Precisamente es ese gusto por las apariencias el germen de las dos Españas. No son los bandos clásicos determinados por la tipología política al uso, sino la lucha encarnizada de lo auténtico contra lo impostado, de las esencias contra las apariencias y aquí nadie cree necesitar más entendederas que las que tiene (el bien mejor repartido del mundo es la razón: todos creen tener bastante) porque el otro es siempre pura apariencia y, entonces, no es un igual.
Cada vez que la modernidad ha hecho intentos por levantarse o los aires de la Europa desarrollada han sido invocados desde alguna esquinita de España, era la mentalidad de casulla, de hisopo y de peineta la que imponía su impronta de Isabel y Fernando sobre la mesa. Sobre una mesa que se proclamaba cristiana y que renunció al salvoconducto para la eternidad: el amor.
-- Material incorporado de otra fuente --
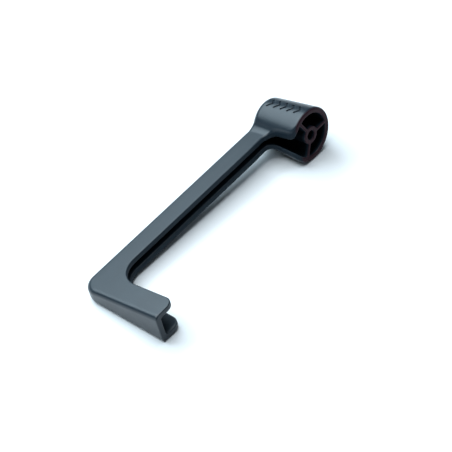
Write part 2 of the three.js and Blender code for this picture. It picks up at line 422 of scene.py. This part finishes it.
def noise(tree, scale, detail=4.0, roughness=0.5, stretch=(1, 1, 1)):
    """Noise in metres, fixed to the object."""
    place = tree.nodes.new("ShaderNodeTexCoord")
    shape = tree.nodes.new("ShaderNodeMapping")
    shape.inputs["Scale"].default_value = stretch
    made = tree.nodes.new("ShaderNodeTexNoise")
    made.inputs["Scale"].default_value = scale
    made.inputs["Detail"].default_value = detail
    made.inputs["Roughness"].default_value = roughness
    tree.links.new(place.outputs["Object"], shape.inputs["Vector"])
    tree.links.new(shape.outputs["Vector"], made.inputs["Vector"])
    return made.outputs["Fac"]


def spread(tree, value, low, high, out_low, out_high):
    """Value from one range to another, held at the ends."""
    made = tree.nodes.new("ShaderNodeMapRange")
    made.inputs["From Min"].default_value = low
    made.inputs["From Max"].default_value = high
    made.inputs["To Min"].default_value = out_low
    made.inputs["To Max"].default_value = out_high
    tree.links.new(value, made.inputs["Value"])
    return made.outputs["Result"]


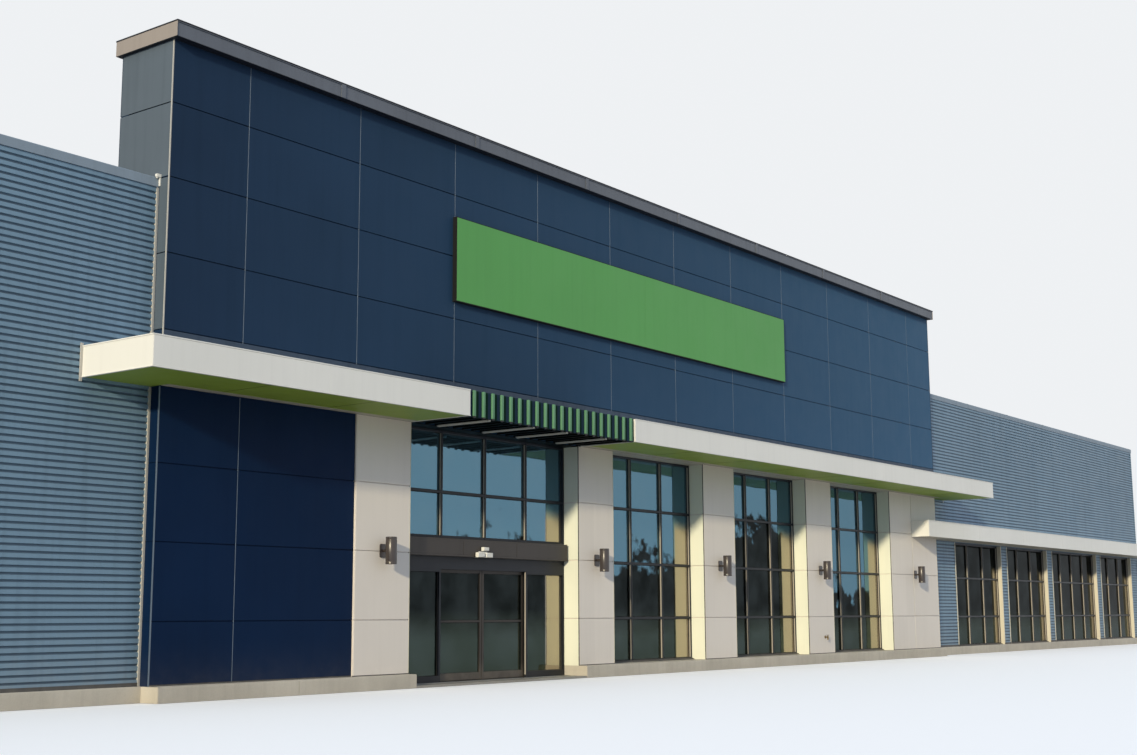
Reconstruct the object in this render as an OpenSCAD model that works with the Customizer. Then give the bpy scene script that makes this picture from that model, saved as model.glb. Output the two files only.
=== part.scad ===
// Supermarket building with a raised navy front, white canopies and two ribbed wings,
// modelled at half its real size, in millimetres. +Z is up and +Y runs into the building.

/* [Front bays, from left to right] */
// Width of the blank navy wall at the left corner
navy_wall_w = 2120; // [1700:10:3000]
// Width of the pier left of the entrance
entrance_pier_w = 700; // [400:10:1000]
// Width of the entrance bay between its piers
entrance_w = 2580; // [2300:10:3200]
// Width of the pier between the entrance and the first shop window
door_pier_w = 630; // [400:10:1000]
// Width of each pier between two shop windows
bay_pier_w = 710; // [400:10:1000]
// Width of each shop window
window_w = 1850; // [1200:10:2600]
// Number of shop windows
window_bays = 3; // [1:1:5]
// Width of the pier at the right corner
corner_pier_w = 1640; // [1000:10:2400]

/* [Raised front] */
// Depth of the front wall and its piers
front_wall_t = 300; // [280:5:400]
// Height of the soffit, where the raised front begins
soffit_z = 2390; // [2200:10:2700]
// Height of the lowest panel joint
first_joint_z = 2836; // [2700:1:3000]
// Height of one row of panels
panel_h = 610; // [500:1:700]
// Number of panel columns between the two end panels
panel_columns = 10; // [6:1:14]
// Width of each end panel
end_panel_w = 800; // [500:10:1200]
// Height of the top of the raised wall
tower_top_z = 5184; // [4900:1:5600]
// Depth of the raised box over the roof
tower_depth = 650; // [500:10:1200]
// Thickness of the side and back walls of the raised box
tower_shell_t = 100; // [60:5:150]
// Height of the coping on the raised box
tower_coping_h = 134; // [80:1:200]
// How far that coping stands out at the front
tower_coping_out = 80; // [20:1:140]
// How far that coping stands out at the sides and back
tower_coping_side = 40; // [10:1:80]
// Height of the drip edge along the top of that coping
drip_h = 16; // [6:1:30]
// How far the drip edge stands out
drip_out = 8; // [2:1:20]
// Width and depth of a panel joint
joint_w = 8; // [4:1:14]
// Height of one row of pier panels
pier_panel_h = 600; // [450:10:800]
// Setback of the blank navy wall from the raised front
navy_setback = 16; // [0:1:40]

/* [Wings and hall] */
// Distance from the raised front to the back of the hall
hall_depth = 18000; // [12000:50:20000]
// Setback of the wings from the raised front
wing_setback = 125; // [60:5:150]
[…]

Don Antonio Machado, a través de su “alter ego” Juan de Mairena, consciente de esta anomalía generalizada y que proviene de tan lejos, propone una educación para la “contemplación”.  El “Santo de Collioure”, como lo rebautizó Jorge Gillén, deseando que se supere la hegemonía del pragmatismo y el cinetismo, propone siete reglas para esa educación, de las que sólo transcribiré la última: “Yo os enseño –en fin-, o pretendo enseñaros, el amor al prójimo y al distante, al semejante y al diferente y un amor que exceda un poco al que os profesáis a vosotros mismos, que pudiera ser insuficiente”. Claro que mentar el amor en clave política es de Quijotes y los Quijotes son muchos españoles y muy españoles, Rajoy dixit.